— BEGIN RECORDS SHOWN —

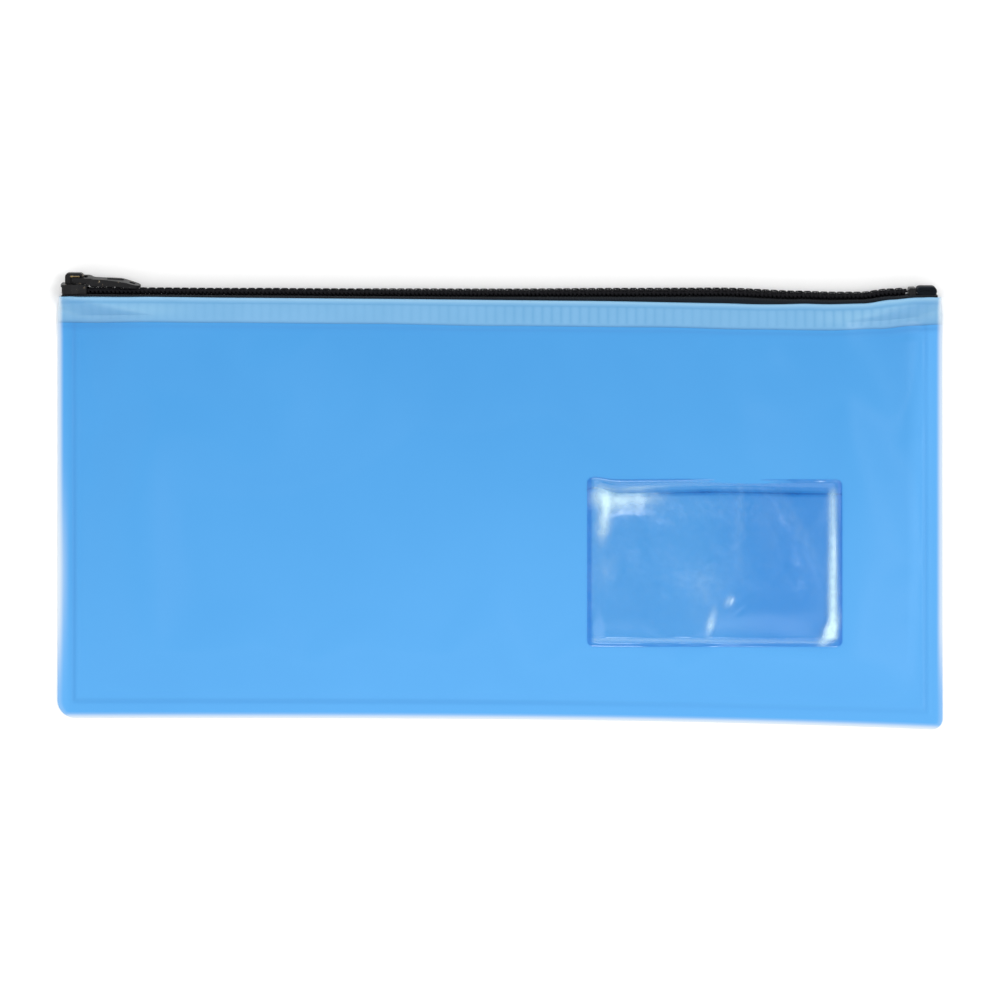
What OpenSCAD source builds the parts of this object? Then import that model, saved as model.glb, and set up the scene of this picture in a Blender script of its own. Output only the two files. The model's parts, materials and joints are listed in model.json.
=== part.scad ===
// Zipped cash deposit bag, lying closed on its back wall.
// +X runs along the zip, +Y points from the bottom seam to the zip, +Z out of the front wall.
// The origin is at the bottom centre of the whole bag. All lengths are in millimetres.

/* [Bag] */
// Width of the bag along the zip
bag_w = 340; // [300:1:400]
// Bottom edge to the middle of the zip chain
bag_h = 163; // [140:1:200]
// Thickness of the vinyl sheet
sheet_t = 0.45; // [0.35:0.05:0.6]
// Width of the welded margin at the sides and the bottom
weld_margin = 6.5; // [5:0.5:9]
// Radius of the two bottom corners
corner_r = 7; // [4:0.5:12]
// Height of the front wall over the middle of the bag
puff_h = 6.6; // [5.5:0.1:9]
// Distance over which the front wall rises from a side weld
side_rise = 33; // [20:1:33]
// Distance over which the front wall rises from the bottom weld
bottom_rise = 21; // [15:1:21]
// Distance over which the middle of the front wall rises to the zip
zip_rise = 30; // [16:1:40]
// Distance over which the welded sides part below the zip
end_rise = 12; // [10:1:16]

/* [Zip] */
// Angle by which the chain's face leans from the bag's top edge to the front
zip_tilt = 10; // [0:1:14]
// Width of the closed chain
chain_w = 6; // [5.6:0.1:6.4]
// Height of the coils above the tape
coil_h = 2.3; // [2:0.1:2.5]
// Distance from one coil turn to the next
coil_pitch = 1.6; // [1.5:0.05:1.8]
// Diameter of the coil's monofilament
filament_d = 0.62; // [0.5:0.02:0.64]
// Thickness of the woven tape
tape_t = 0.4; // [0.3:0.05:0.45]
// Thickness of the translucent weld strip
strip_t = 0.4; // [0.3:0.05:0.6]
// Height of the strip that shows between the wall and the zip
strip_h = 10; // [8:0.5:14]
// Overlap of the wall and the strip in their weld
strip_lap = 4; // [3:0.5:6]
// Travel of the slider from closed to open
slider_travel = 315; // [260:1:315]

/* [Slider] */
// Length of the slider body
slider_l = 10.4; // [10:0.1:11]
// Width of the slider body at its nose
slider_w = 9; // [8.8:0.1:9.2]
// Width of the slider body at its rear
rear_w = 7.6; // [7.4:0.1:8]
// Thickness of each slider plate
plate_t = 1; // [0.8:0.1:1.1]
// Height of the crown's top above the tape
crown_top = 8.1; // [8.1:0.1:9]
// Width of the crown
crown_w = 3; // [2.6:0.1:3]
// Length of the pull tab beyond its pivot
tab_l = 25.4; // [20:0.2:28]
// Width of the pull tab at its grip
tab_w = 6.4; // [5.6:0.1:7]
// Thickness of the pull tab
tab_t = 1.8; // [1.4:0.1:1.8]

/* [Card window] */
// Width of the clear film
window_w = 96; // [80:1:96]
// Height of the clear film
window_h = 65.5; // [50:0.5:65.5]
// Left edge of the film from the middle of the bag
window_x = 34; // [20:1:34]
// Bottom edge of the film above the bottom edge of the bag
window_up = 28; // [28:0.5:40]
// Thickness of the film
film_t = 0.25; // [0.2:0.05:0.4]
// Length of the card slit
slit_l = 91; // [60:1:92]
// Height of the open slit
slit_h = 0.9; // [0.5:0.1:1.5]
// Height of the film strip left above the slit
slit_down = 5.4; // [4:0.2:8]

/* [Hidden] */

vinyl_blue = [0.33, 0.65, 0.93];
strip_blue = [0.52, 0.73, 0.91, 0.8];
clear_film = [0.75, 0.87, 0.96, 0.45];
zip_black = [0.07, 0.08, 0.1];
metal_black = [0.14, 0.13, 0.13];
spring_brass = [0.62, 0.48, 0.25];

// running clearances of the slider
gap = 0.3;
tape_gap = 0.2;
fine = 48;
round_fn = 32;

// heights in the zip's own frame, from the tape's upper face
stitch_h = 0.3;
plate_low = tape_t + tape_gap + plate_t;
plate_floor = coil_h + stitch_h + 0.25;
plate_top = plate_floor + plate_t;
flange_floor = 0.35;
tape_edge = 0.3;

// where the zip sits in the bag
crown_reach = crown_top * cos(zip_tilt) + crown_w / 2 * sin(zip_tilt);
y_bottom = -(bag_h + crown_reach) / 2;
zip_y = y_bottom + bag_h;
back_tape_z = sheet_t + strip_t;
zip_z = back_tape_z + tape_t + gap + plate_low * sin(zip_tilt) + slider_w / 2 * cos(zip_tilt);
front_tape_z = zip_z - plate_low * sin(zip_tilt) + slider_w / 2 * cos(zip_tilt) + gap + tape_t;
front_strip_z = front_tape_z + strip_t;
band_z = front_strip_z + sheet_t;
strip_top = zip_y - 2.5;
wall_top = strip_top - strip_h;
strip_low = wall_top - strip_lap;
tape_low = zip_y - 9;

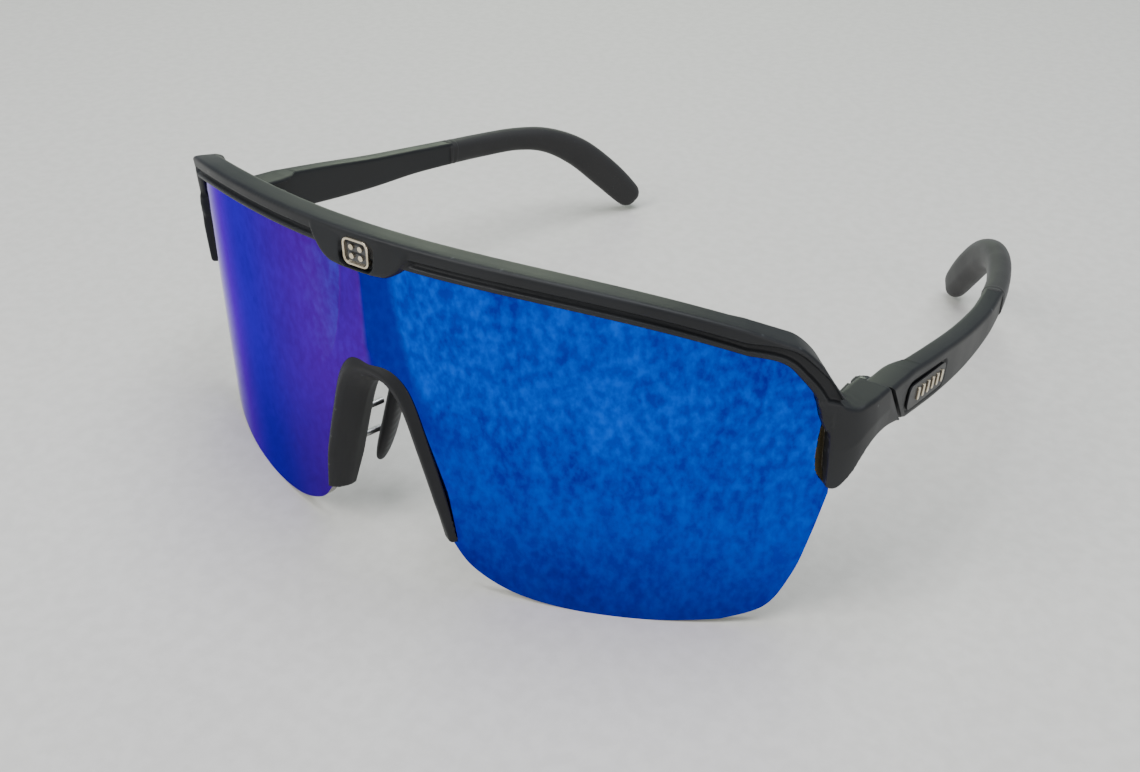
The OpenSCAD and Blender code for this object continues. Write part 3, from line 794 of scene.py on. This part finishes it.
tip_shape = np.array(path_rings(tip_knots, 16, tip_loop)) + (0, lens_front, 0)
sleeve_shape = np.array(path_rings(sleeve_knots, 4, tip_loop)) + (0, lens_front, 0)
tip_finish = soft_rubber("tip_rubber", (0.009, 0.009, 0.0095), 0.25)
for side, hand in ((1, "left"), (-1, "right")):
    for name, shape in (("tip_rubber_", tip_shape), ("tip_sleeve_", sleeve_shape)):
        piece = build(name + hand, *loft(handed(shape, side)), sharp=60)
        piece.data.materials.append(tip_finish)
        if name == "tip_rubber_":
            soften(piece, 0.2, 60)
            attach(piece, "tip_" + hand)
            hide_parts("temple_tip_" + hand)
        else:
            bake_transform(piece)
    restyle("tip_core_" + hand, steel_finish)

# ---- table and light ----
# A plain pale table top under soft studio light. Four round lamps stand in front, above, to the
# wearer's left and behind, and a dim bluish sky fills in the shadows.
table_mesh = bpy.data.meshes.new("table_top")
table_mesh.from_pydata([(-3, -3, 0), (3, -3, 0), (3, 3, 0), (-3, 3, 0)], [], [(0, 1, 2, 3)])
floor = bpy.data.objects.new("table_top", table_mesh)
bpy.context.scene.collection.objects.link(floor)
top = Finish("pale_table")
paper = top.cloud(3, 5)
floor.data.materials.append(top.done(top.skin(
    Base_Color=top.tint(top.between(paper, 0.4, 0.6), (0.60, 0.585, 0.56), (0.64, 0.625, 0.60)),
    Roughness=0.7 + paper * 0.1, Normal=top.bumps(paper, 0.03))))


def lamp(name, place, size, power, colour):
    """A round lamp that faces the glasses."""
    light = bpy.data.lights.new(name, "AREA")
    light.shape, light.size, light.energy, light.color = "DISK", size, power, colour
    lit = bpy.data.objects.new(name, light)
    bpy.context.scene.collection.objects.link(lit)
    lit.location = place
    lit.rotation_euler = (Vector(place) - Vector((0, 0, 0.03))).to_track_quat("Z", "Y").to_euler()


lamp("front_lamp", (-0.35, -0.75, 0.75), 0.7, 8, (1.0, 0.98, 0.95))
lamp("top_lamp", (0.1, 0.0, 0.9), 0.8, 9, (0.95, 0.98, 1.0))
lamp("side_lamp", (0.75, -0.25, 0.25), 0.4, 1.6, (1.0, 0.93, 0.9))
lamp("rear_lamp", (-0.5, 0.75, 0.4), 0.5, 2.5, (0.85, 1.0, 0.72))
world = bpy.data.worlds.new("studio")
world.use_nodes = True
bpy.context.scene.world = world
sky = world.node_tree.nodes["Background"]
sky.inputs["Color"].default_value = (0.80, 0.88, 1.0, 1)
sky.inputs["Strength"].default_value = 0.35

— END RECORDS SHOWN —

TASK DIRECTIONS
Output the listing above word for word.

WRITTEN RESPONSE
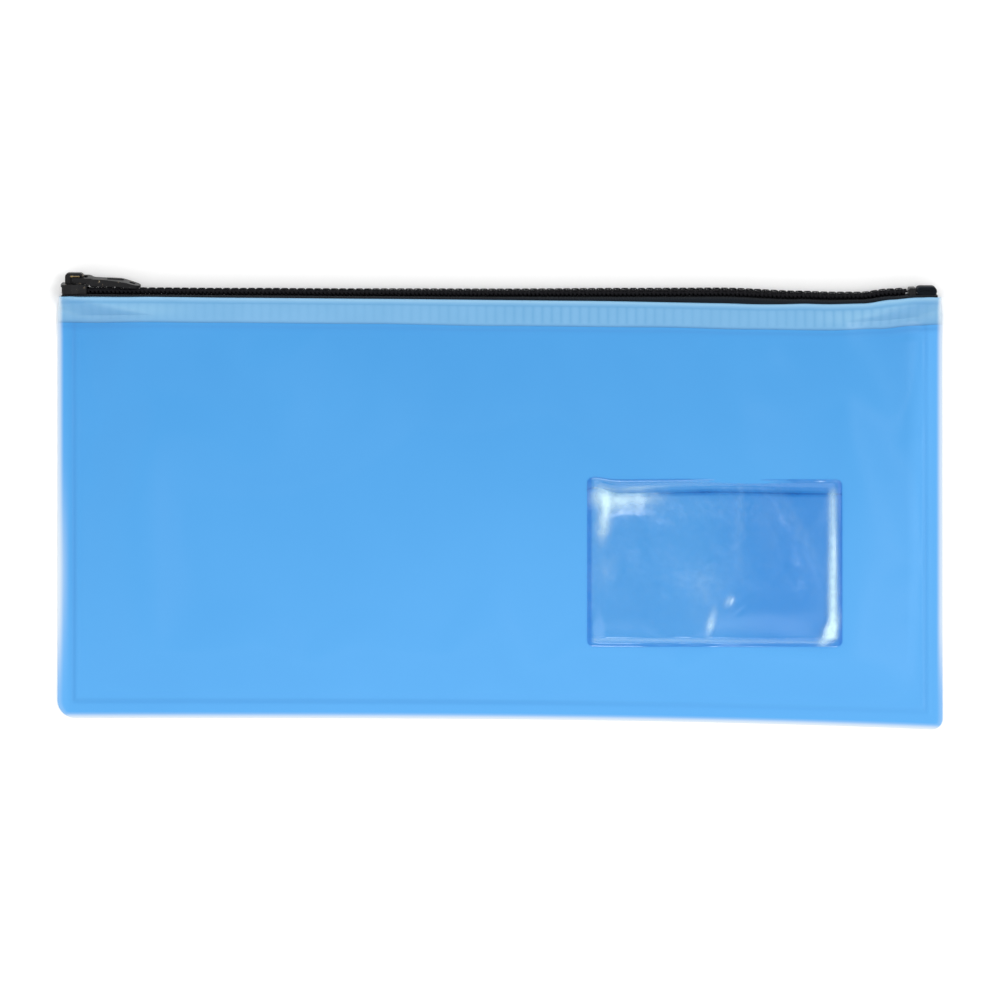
What OpenSCAD source builds the parts of this object? Then import that model, saved as model.glb, and set up the scene of this picture in a Blender script of its own. Output only the two files. The model's parts, materials and joints are listed in model.json.
=== part.scad ===
// Zipped cash deposit bag, lying closed on its back wall.
// +X runs along the zip, +Y points from the bottom seam to the zip, +Z out of the front wall.
// The origin is at the bottom centre of the whole bag. All lengths are in millimetres.

/* [Bag] */
// Width of the bag along the zip
bag_w = 340; // [300:1:400]
// Bottom edge to the middle of the zip chain
bag_h = 163; // [140:1:200]
// Thickness of the vinyl sheet
sheet_t = 0.45; // [0.35:0.05:0.6]
// Width of the welded margin at the sides and the bottom
weld_margin = 6.5; // [5:0.5:9]
// Radius of the two bottom corners
corner_r = 7; // [4:0.5:12]
// Height of the front wall over the middle of the bag
puff_h = 6.6; // [5.5:0.1:9]
// Distance over which the front wall rises from a side weld
side_rise = 33; // [20:1:33]
// Distance over which the front wall rises from the bottom weld
bottom_rise = 21; // [15:1:21]
// Distance over which the middle of the front wall rises to the zip
zip_rise = 30; // [16:1:40]
// Distance over which the welded sides part below the zip
end_rise = 12; // [10:1:16]

/* [Zip] */
// Angle by which the chain's face leans from the bag's top edge to the front
zip_tilt = 10; // [0:1:14]
// Width of the closed chain
chain_w = 6; // [5.6:0.1:6.4]
// Height of the coils above the tape
coil_h = 2.3; // [2:0.1:2.5]
// Distance from one coil turn to the next
coil_pitch = 1.6; // [1.5:0.05:1.8]
// Diameter of the coil's monofilament
filament_d = 0.62; // [0.5:0.02:0.64]
// Thickness of the woven tape
tape_t = 0.4; // [0.3:0.05:0.45]
// Thickness of the translucent weld strip
strip_t = 0.4; // [0.3:0.05:0.6]
// Height of the strip that shows between the wall and the zip
strip_h = 10; // [8:0.5:14]
// Overlap of the wall and the strip in their weld
strip_lap = 4; // [3:0.5:6]
// Travel of the slider from closed to open
slider_travel = 315; // [260:1:315]

/* [Slider] */
// Length of the slider body
slider_l = 10.4; // [10:0.1:11]
// Width of the slider body at its nose
slider_w = 9; // [8.8:0.1:9.2]
// Width of the slider body at its rear
rear_w = 7.6; // [7.4:0.1:8]
// Thickness of each slider plate
plate_t = 1; // [0.8:0.1:1.1]
// Height of the crown's top above the tape
crown_top = 8.1; // [8.1:0.1:9]
// Width of the crown
crown_w = 3; // [2.6:0.1:3]
// Length of the pull tab beyond its pivot
tab_l = 25.4; // [20:0.2:28]
// Width of the pull tab at its grip
tab_w = 6.4; // [5.6:0.1:7]
// Thickness of the pull tab
tab_t = 1.8; // [1.4:0.1:1.8]

/* [Card window] */
// Width of the clear film
window_w = 96; // [80:1:96]
// Height of the clear film
window_h = 65.5; // [50:0.5:65.5]
// Left edge of the film from the middle of the bag
window_x = 34; // [20:1:34]
// Bottom edge of the film above the bottom edge of the bag
window_up = 28; // [28:0.5:40]
// Thickness of the film
film_t = 0.25; // [0.2:0.05:0.4]
// Length of the card slit
slit_l = 91; // [60:1:92]
// Height of the open slit
slit_h = 0.9; // [0.5:0.1:1.5]
// Height of the film strip left above the slit
slit_down = 5.4; // [4:0.2:8]

/* [Hidden] */

vinyl_blue = [0.33, 0.65, 0.93];
strip_blue = [0.52, 0.73, 0.91, 0.8];
clear_film = [0.75, 0.87, 0.96, 0.45];
zip_black = [0.07, 0.08, 0.1];
metal_black = [0.14, 0.13, 0.13];
spring_brass = [0.62, 0.48, 0.25];

// running clearances of the slider
gap = 0.3;
tape_gap = 0.2;
fine = 48;
round_fn = 32;

// heights in the zip's own frame, from the tape's upper face
stitch_h = 0.3;
plate_low = tape_t + tape_gap + plate_t;
plate_floor = coil_h + stitch_h + 0.25;
plate_top = plate_floor + plate_t;
flange_floor = 0.35;
tape_edge = 0.3;

// where the zip sits in the bag
crown_reach = crown_top * cos(zip_tilt) + crown_w / 2 * sin(zip_tilt);
y_bottom = -(bag_h + crown_reach) / 2;
zip_y = y_bottom + bag_h;
back_tape_z = sheet_t + strip_t;
zip_z = back_tape_z + tape_t + gap + plate_low * sin(zip_tilt) + slider_w / 2 * cos(zip_tilt);
front_tape_z = zip_z - plate_low * sin(zip_tilt) + slider_w / 2 * cos(zip_tilt) + gap + tape_t;
front_strip_z = front_tape_z + strip_t;
band_z = front_strip_z + sheet_t;
strip_top = zip_y - 2.5;
wall_top = strip_top - strip_h;
strip_low = wall_top - strip_lap;
tape_low = zip_y - 9;

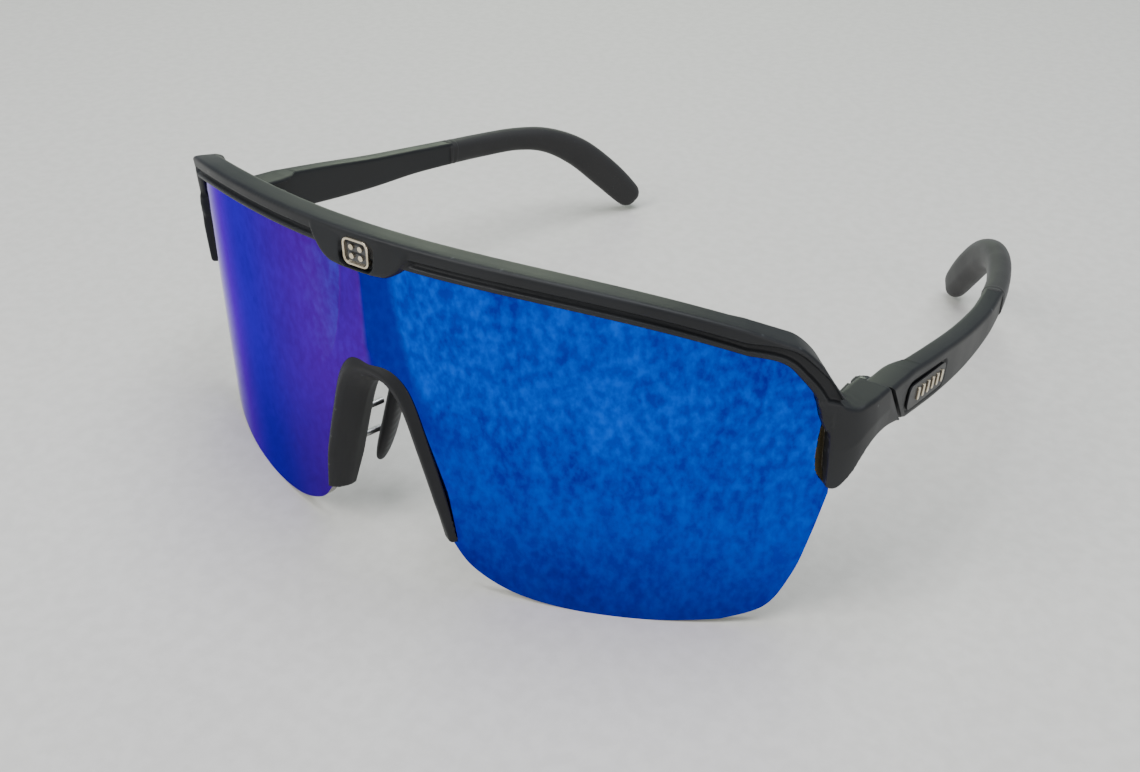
The OpenSCAD and Blender code for this object continues. Write part 3, from line 794 of scene.py on. This part finishes it.
tip_shape = np.array(path_rings(tip_knots, 16, tip_loop)) + (0, lens_front, 0)
sleeve_shape = np.array(path_rings(sleeve_knots, 4, tip_loop)) + (0, lens_front, 0)
tip_finish = soft_rubber("tip_rubber", (0.009, 0.009, 0.0095), 0.25)
for side, hand in ((1, "left"), (-1, "right")):
    for name, shape in (("tip_rubber_", tip_shape), ("tip_sleeve_", sleeve_shape)):
        piece = build(name + hand, *loft(handed(shape, side)), sharp=60)
        piece.data.materials.append(tip_finish)
        if name == "tip_rubber_":
            soften(piece, 0.2, 60)
            attach(piece, "tip_" + hand)
            hide_parts("temple_tip_" + hand)
        else:
            bake_transform(piece)
    restyle("tip_core_" + hand, steel_finish)

# ---- table and light ----
# A plain pale table top under soft studio light. Four round lamps stand in front, above, to the
# wearer's left and behind, and a dim bluish sky fills in the shadows.
table_mesh = bpy.data.meshes.new("table_top")
table_mesh.from_pydata([(-3, -3, 0), (3, -3, 0), (3, 3, 0), (-3, 3, 0)], [], [(0, 1, 2, 3)])
floor = bpy.data.objects.new("table_top", table_mesh)
bpy.context.scene.collection.objects.link(floor)
top = Finish("pale_table")
paper = top.cloud(3, 5)
floor.data.materials.append(top.done(top.skin(
    Base_Color=top.tint(top.between(paper, 0.4, 0.6), (0.60, 0.585, 0.56), (0.64, 0.625, 0.60)),
    Roughness=0.7 + paper * 0.1, Normal=top.bumps(paper, 0.03))))


def lamp(name, place, size, power, colour):
    """A round lamp that faces the glasses."""
    light = bpy.data.lights.new(name, "AREA")
    light.shape, light.size, light.energy, light.color = "DISK", size, power, colour
    lit = bpy.data.objects.new(name, light)
    bpy.context.scene.collection.objects.link(lit)
    lit.location = place
    lit.rotation_euler = (Vector(place) - Vector((0, 0, 0.03))).to_track_quat("Z", "Y").to_euler()


lamp("front_lamp", (-0.35, -0.75, 0.75), 0.7, 8, (1.0, 0.98, 0.95))
lamp("top_lamp", (0.1, 0.0, 0.9), 0.8, 9, (0.95, 0.98, 1.0))
lamp("side_lamp", (0.75, -0.25, 0.25), 0.4, 1.6, (1.0, 0.93, 0.9))
lamp("rear_lamp", (-0.5, 0.75, 0.4), 0.5, 2.5, (0.85, 1.0, 0.72))
world = bpy.data.worlds.new("studio")
world.use_nodes = True
bpy.context.scene.world = world
sky = world.node_tree.nodes["Background"]
sky.inputs["Color"].default_value = (0.80, 0.88, 1.0, 1)
sky.inputs["Strength"].default_value = 0.35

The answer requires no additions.